We have a top-flight team of researchers engaged in the project – Avrom Sherr (IALS, London), Paul Maharg (Northumbria), and Jane Ching (NTU – pictured here with me, Dame Janet Gaymer and Sir Mark Potter, the Co-Chairs of the Review Consultation Steering Panel), are the other institutional leads. We also have Chris Decker (Oxford Regulatory Policy Institute & CSLS), Rob Wilson (Warwick Institute for Employment Research) and the incomparable Richard Susskind as consultants. I’m sure there will be those who don’t think we are quite the right people for the job. I hear murmurs already from some in the profession that we are too academic, and from some academics that we are too close to the profession! Maybe that level of contradiction at least indicates that we are what we’re supposed to be: independent.

ILEC IV – final post

I delivered my own paper in the final set of parallel sessions last Saturday. Entitled ‘Lawyering in liquid times: Values and professionalism in an age of uncertainty’, it took Zygmunt Bauman’s concept of liquid modernity as a framework for reflecting on changing values of legal professionalism. The paper focused on three problem areas which I defined as: achieving trust in the profession; maintaining moral identity and a sense of lawyering as ‘meaningful work’ (adopting Simon’s term), and, lastly, limiting lawyers’ “distantiation” (Bauman’s word) from the consequences of their acts. I looked at each of these in the context of potential changes in professional values and ethics being heralded-in by the new regulatory objectives of the (English) Legal Services Act 2007 and the proposed move to outcomes-based regulation by the Solicitors Regulation Authority. I argued that these changes were indicative of a move to a more market-based trust model, and offered some potential to reinvigorate both collective (at the level of the firm) and individual moral responsibility. I remained fairly skeptical whether the changes, by themselves would make a significant contribution to (re)building moral identity, and argued that they offered little solution in particular to the problem of distantiation. The paper generated some interest, though I’m not sure at this stage that there is enough in the idea to merit development into a full article. Thanks though to Kim Economides, Limor Zer-Gutman, and Russ Pearce for their observations and enthusiasm!

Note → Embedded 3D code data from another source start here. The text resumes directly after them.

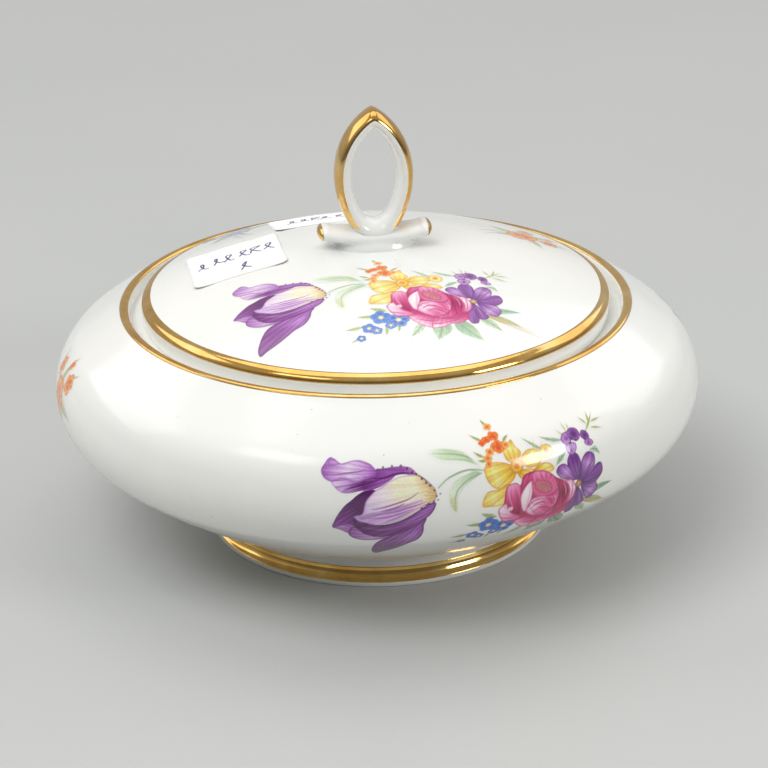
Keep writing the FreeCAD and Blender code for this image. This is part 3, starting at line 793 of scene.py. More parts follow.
        def at(t, side):
            bulge = math.sin(math.pi * t ** 0.8) * width / 2
            bow = lean * math.sin(math.pi * t)
            off = side * bulge + bow
            return (x0 + dx * t + nx * off, y0 + dy * t + ny * off)
        steps = [0.12, 0.3, 0.5, 0.7, 0.88]
        ring = [root] + [at(t, 1) for t in steps] + [tip] + [at(t, -1) for t in steps[::-1]]
        self.area(group, ring, tones, (root, tip), rim, 0.35, 0.6, 0.1, 30.0, soft, strength)
        if vein is not None:
            self.line(group, [at(t, 0) for t in (0.0, 0.25, 0.5, 0.75, 0.95)], 0.26, vein, 0.6)
            for t in (0.3, 0.5, 0.68):
                for side in (-1, 1):
                    self.line(group, [at(t, 0), at(min(t + 0.2, 0.95), side * 0.75)], 0.18, vein, 0.4)

    def hang(self, prefix, cads, place, body, slots, depth):
        """One mesh piece for each colour group, laid on the surface by place(p, q). depth above 1
        deepens the colours and below 1 pales them towards the glaze; on the lid bouquet that paling is
        painted sheen."""
        c = self.cover
        corners = [(slice(0, -1), slice(0, -1)), (slice(0, -1), slice(1, None)),
                   (slice(1, None), slice(1, None)), (slice(1, None), slice(0, -1))]
        peak = np.max([c[k] for k in corners], 0)
        pick = np.argmax([c[k] for k in corners], 0)
        owner = np.choose(pick, [self.owner[k] for k in corners])
        wide = len(self.xs)
        for number, group in enumerate(GROUPS):
            rows, cols = np.nonzero((peak > 0.02) & (owner == number))
            if group not in cads or len(rows) == 0:
                continue
            base = rows * wide + cols
            quads = np.stack([base, base + 1, base + wide + 1, base + wide], 1)
            used, flat = np.unique(quads, return_inverse=True)
            quads = flat.reshape(-1, 4)
            verts = [place(self.xs[u % wide], self.ys[u // wide]) for u in used]
            obj = piece(f"{prefix}_{group}_enamel", verts, quads.tolist(), body,
                        [cads[group]], slots[group], ENAMEL, False)
            glaze = np.array(GLAZE, float)
            rgb = glaze / 255.0 * np.clip(self.rgb.reshape(-1, 3)[used] / glaze, 0, 1) ** depth
            linear = np.where(rgb <= 0.04045, rgb / 12.92, ((rgb + 0.055) / 1.055) ** 2.4)
            alpha = self.cover.reshape(-1)[used]
            data = np.concatenate([linear, alpha[:, None]], 1).astype(np.float32)
            paint = obj.data.color_attributes.new("Paint", "FLOAT_COLOR", "POINT")
            paint.data.foreach_set("color", data.ravel())
            obj.data.update()


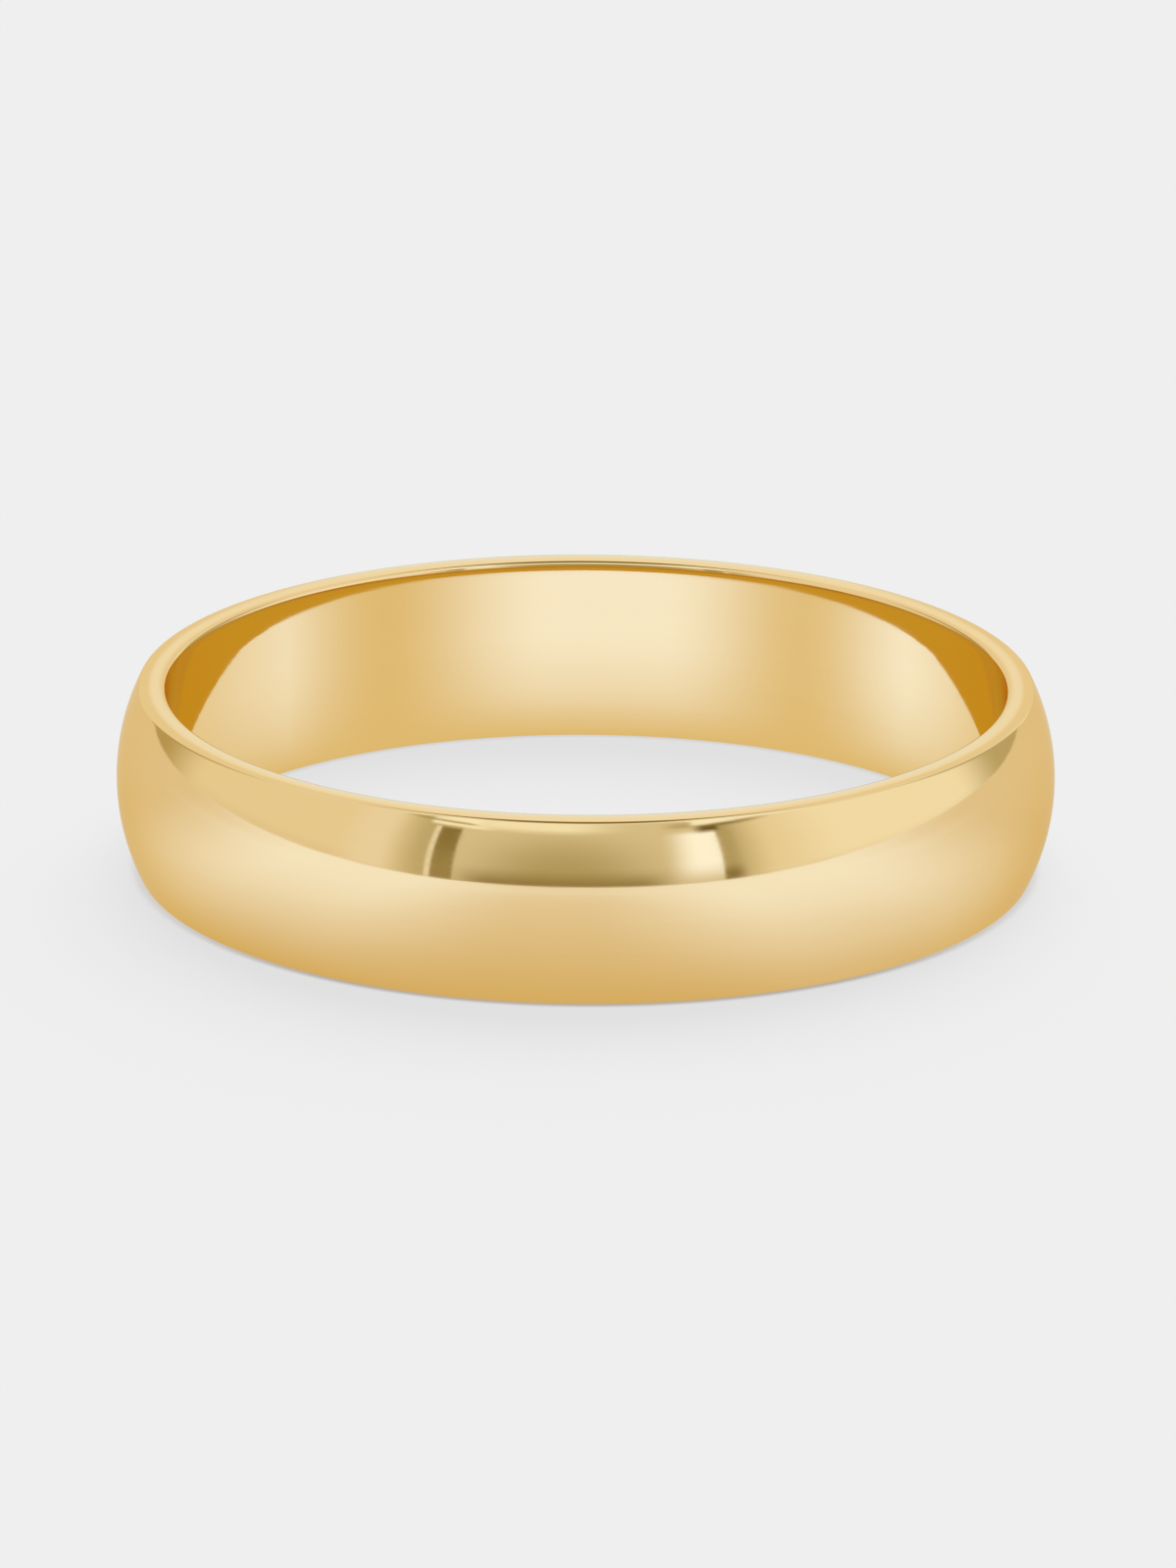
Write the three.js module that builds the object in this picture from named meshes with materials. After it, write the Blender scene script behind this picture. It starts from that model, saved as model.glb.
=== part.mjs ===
import * as THREE from 'three';

// A plain wedding band: one seamless ring of polished yellow gold, domed outside, with a straight
// bore whose edges are eased. It lies on one flat side, so the finger axis is upright.
// Millimetres, +Z up, origin on the finger axis in the plane of the lower flat side.

// Driving dimensions
const boreDiameter = 17.94; // finger size, across the straight middle of the bore
const crownThickness = 1.08; // wall at the top of the dome
const bandWidth = 4; // along the finger axis, from flat side to flat side
const domeRise = 0.48; // how far the crown stands above the outer edges
const outerCornerRadius = 0.08; // broken corner between the dome and a flat side

// The bore opens towards each flat side in three arcs that run into each other. Each one starts
// where the last one ended and leans the wall outwards to the given angle.
const boreEasing = [
  { radius: 14, leanDegrees: 2.4, steps: 2 }, // comfort easing, hardly visible
  { radius: 1, leanDegrees: 10, steps: 2 }, // softened edge
  { radius: 0.08, leanDegrees: 90, steps: 3 }, // broken corner, ending in the flat side
];

// Facets
const turnSegments = 96; // around the finger axis
const domeSteps = 12;
const outerCornerSteps = 2;

// Worked out from the dimensions
const halfWidth = bandWidth / 2;
const boreRadius = boreDiameter / 2;
const crownRadius = boreRadius + crownThickness;

// Points along an arc of the section, where x is the distance from the finger axis and y is the
// height above the band's middle. Angle 0 points away from the finger axis, PI / 2 upwards.
function arcPoints(centre, radius, startAngle, endAngle, steps) {
  return Array.from({ length: steps + 1 }, (_, step) => {
    const angle = THREE.MathUtils.lerp(startAngle, endAngle, step / steps);
    return new THREE.Vector2(
      centre.x + radius * Math.cos(angle),
      centre.y + radius * Math.sin(angle),
    );
  });
}

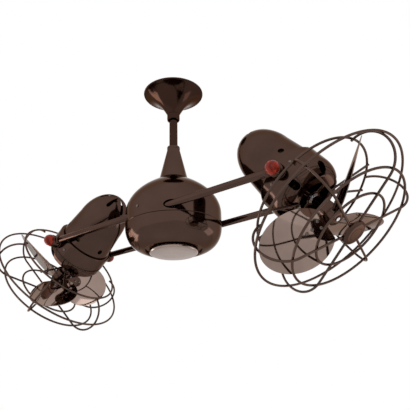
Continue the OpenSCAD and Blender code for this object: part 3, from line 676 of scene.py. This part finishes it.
def bar_cutters(radius):
    """Rods along both bars, for cutting the housing."""
    y, z = bar_place()
    end = 200
    return joined(*[rod(radius, (-end, s * y, z), (end, s * y, z), 64) for s in (1, -1)])


def upper_shell_shape():
    """Domed shell with four round holes for the bars and dimples for two screws."""
    s = housing()
    top, shoulder, seam, _ = heights()
    wall, r, flat = s.wall, s.radius, mount().cone_radius
    roof, brow, cheek, gap = top - 3, top - 10.5, top - 34.5, 0.15
    dome = bezier([(flat, top), (flat + 15, brow), (r - 0.5, cheek), (r, shoulder)], 60)
    inside = bezier([(r - wall, shoulder), (r - 0.5 - wall, cheek - wall),
                     (flat + 14, brow - wall), (flat, roof)], 40)
    steps = [s.band_height * k / 8 for k in range(1, 8)]
    band = [(r, shoulder - step) for step in steps]
    inner_band = [(r - wall, seam + step) for step in steps]
    edge = [(r, seam + 0.9), (r - 0.8, seam + gap), (r - wall, seam + gap)]
    profile = ([(s.top_hole, top)] + dome + band + edge + inner_band + inside
               + [(s.top_hole, roof)])
    shell = combined(turned(profile, 192), bar_cutters(s.bar_hole))
    return combined(shell, side_screw_cutters())


def side_screw_cutters():
    """Dimples for the screws through the band."""
    r, radius, depth = housing().radius, 2.0, 6
    lift = Vector((0, 0, bar_place()[1] + 7.6))
    shapes = []
    for turn in (-95.3, 84.7):
        way = Vector((cos(radians(turn)), sin(radians(turn)), 0))
        shapes.append(rod(radius, way * (r - depth) + lift, way * (r + depth) + lift, 24))
    return joined(*shapes)


CAP_FLOOR = 4  # mm from the bowl's lip up to the bottom cap's recess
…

The final session of the conference involved a tough choice between a panel on ethics and neuroscience, and one on legal ethics and jurisprudence. I wish I could have attended both. (The ability to clone oneself would have been useful throughout the conference – I do think we could have had fewer parallels and gone into a third day.) In the end I attended the session entitled ‘Philosophical legal ethics: Ethics, morals and jurisprudence. It involved a roundtable discussion, consummately facilitated by David Luban, between a panel of ethics luminaries: Tim Dare, Daniel Markovits, Katherine Kruse, Stephen Pepper, Bill Simon, Brad Wendel and Alice Woolley. I’m not going to try and capture the session here, but the papers will be worked up for publication in Legal Ethics, and are available in their original form on SSRN. However, I was particularly struck by the suggestion, near the end, that most philosophical issues around legal ethics are actually matters of political rather than moral philosophy. Some food for thought here.

Work is now beginning on ILEC V, which will take place in in Banff, Alberta, on July 12-14, 2012. A steering committee has also been set up to look at creating a new international association of legal ethicists. It’s really great to see what is now coming out of the process that Kim Economides and I started on a wing and a prayer in Exeter back in 2004.

First sitting of the UK Supreme Court

Two posts in one day, must be a record! But appropriate to mark the first day that the new Supreme Court has actually sat as the final court of appeal in the UK. I recently came across the following YouTube video, with Lord Mance, one of the ten former Law Lords now sitting as a Justice of the Supreme Court. Its not a bad discussion of some of the issues, and it also captures nicely, I thought, some the obviously quite mixed emotions for those involved in the change. Could be a neat resource for GCSE/A level or even first year LLB?